Sounds like a great idea for Duke and it's shareholders

Then go buy up some $DUK. Oh, but you wouldn't, because it's a utility, it's low beta, and their dividend is mediocre at best. I think what you mean to say is that it's great for Duke's customers, since all operating expenses pass directly through to their monthly bills. Likewise with the costs of the lawsuits that everybody is lining up to file over the Dan mess.
 
Could they no do something useful with it like mix it in with concrete for their next project?
 
Could they no do something useful with it like mix it in with concrete for their next project?

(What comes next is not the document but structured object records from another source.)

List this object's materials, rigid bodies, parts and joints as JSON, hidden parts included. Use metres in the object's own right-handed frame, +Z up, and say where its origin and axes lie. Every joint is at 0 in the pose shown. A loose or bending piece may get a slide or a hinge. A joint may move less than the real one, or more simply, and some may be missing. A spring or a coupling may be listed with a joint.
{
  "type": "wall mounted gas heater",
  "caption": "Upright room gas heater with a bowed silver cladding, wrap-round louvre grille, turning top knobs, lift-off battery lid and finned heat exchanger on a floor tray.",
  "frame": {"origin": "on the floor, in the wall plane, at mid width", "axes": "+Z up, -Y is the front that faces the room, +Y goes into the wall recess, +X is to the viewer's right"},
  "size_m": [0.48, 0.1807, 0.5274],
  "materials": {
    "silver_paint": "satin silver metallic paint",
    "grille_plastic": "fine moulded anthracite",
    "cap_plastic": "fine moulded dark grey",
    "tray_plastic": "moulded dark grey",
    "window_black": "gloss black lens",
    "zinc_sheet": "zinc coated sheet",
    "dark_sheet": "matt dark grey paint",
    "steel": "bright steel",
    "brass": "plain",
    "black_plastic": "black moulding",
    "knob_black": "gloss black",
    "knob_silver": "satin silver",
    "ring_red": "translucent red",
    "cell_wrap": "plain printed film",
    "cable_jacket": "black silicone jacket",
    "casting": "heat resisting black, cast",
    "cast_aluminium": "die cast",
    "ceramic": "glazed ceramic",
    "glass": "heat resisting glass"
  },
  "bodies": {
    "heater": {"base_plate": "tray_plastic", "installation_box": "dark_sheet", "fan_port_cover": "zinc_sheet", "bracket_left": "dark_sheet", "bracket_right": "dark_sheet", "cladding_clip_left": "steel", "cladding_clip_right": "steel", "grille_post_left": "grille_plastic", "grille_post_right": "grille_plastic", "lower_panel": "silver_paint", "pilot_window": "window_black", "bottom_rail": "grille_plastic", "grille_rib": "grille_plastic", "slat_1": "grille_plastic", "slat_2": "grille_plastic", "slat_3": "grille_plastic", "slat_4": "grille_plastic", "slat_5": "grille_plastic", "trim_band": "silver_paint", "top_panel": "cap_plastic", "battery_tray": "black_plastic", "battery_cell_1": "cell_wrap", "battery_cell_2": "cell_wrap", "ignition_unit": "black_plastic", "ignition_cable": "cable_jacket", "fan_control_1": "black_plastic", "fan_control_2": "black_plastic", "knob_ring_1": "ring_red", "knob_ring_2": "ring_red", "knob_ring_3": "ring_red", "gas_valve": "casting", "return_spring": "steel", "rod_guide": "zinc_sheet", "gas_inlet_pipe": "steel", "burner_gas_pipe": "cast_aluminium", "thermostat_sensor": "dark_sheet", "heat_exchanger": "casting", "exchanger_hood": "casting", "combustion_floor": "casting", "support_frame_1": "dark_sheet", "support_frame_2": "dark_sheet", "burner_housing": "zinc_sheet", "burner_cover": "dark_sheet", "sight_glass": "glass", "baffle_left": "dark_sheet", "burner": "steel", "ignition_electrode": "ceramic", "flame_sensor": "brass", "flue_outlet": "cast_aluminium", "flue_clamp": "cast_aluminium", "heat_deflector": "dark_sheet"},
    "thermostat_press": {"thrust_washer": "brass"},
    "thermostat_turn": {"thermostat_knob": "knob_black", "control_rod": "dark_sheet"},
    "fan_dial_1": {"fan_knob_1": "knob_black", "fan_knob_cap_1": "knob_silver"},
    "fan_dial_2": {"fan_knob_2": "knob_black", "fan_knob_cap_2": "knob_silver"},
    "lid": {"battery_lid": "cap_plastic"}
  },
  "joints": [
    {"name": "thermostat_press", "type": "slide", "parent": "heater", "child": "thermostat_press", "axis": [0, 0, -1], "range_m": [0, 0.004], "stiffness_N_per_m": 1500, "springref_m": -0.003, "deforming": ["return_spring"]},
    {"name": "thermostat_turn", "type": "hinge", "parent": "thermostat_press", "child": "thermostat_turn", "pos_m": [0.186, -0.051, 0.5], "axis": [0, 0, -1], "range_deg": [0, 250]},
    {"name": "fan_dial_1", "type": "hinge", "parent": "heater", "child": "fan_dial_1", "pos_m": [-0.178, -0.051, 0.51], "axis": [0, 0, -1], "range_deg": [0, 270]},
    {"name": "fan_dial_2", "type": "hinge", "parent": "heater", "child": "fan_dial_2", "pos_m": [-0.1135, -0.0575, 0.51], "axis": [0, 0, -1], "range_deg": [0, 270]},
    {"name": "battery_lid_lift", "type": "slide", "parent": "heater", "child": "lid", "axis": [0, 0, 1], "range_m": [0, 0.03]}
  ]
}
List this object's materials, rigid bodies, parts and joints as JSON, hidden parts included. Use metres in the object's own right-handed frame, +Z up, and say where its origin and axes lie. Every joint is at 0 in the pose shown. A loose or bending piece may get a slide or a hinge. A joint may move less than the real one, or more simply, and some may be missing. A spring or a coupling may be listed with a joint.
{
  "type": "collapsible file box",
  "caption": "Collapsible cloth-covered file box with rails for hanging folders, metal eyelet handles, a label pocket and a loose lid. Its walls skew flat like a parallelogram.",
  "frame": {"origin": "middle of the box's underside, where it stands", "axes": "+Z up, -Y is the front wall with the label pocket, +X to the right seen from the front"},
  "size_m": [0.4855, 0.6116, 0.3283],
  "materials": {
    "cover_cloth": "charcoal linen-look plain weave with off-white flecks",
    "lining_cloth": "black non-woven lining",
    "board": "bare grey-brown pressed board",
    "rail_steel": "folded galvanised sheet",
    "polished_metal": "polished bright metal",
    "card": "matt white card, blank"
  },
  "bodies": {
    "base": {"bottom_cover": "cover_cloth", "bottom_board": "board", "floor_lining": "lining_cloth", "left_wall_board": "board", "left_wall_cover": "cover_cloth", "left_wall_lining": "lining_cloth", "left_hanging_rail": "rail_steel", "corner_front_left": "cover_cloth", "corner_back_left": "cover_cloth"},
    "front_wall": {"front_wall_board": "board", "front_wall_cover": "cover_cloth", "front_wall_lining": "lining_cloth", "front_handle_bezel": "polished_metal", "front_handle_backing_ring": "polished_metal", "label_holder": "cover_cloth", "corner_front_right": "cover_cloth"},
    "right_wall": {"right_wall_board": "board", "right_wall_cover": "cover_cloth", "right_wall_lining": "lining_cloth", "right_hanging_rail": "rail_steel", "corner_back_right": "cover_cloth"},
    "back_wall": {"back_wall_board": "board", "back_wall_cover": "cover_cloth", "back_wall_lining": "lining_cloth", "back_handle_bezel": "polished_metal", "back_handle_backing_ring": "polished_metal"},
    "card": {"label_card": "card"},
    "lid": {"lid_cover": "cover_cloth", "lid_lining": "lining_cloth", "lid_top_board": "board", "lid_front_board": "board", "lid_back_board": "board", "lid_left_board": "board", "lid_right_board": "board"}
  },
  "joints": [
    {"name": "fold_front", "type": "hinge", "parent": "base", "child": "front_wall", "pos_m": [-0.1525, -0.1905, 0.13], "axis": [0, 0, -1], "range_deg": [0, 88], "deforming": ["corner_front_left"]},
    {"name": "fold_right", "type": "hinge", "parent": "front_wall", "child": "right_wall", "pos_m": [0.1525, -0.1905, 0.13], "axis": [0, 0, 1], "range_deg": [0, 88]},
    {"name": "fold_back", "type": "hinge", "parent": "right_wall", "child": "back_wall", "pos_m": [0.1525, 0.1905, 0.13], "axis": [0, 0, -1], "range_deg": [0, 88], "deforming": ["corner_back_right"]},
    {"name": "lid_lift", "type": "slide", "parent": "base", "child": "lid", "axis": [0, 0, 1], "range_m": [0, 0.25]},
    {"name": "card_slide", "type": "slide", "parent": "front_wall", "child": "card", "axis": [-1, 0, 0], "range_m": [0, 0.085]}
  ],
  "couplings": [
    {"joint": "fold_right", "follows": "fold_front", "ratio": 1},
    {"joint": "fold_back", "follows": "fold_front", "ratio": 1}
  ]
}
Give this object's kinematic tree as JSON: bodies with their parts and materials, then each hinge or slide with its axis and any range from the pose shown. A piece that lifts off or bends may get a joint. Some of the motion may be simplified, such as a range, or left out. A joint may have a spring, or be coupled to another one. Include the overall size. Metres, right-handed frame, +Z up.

You can add it to concrete as a filler, but it holds a lot of moisture. It screws with cure times and initial strength. I know that the last time I used it, it was going to take 28 days to cure vs the fly ash-free mix that was above 5ksi in the 3-day breaks. When interest costs run hundreds of thousands of dollars a month, you can't afford construction delays like that.
 
Exactly, what Shawn said. It's used as a filler but still has to be hauled and processed. Even then there's more being produced than will be used by the concrete companies.
 
Keep in mind coal ash is hotter radioactivly than anything that leaves a nuclear plant.
 
what I don't like is the ash is from willmington & charolette I think each area needs to keep there own waste
 
Then go buy up some $DUK. Oh, but you wouldn't, because it's a utility, it's low beta, and their dividend is mediocre at best. I think what you mean to say is that it's great for Duke's customers, since all operating expenses pass directly through to their monthly bills. Likewise with the costs of the lawsuits that everybody is lining up to file over the Dan mess.

IMO the power cos. cut corners and took risks to save ( make ) more money and now they want the users to pay to clean up their mistakes?? I hope you're right about fracking being safe, but if you're wrong we'll be paying to to try to clean up a bigger mess than coal ash one day.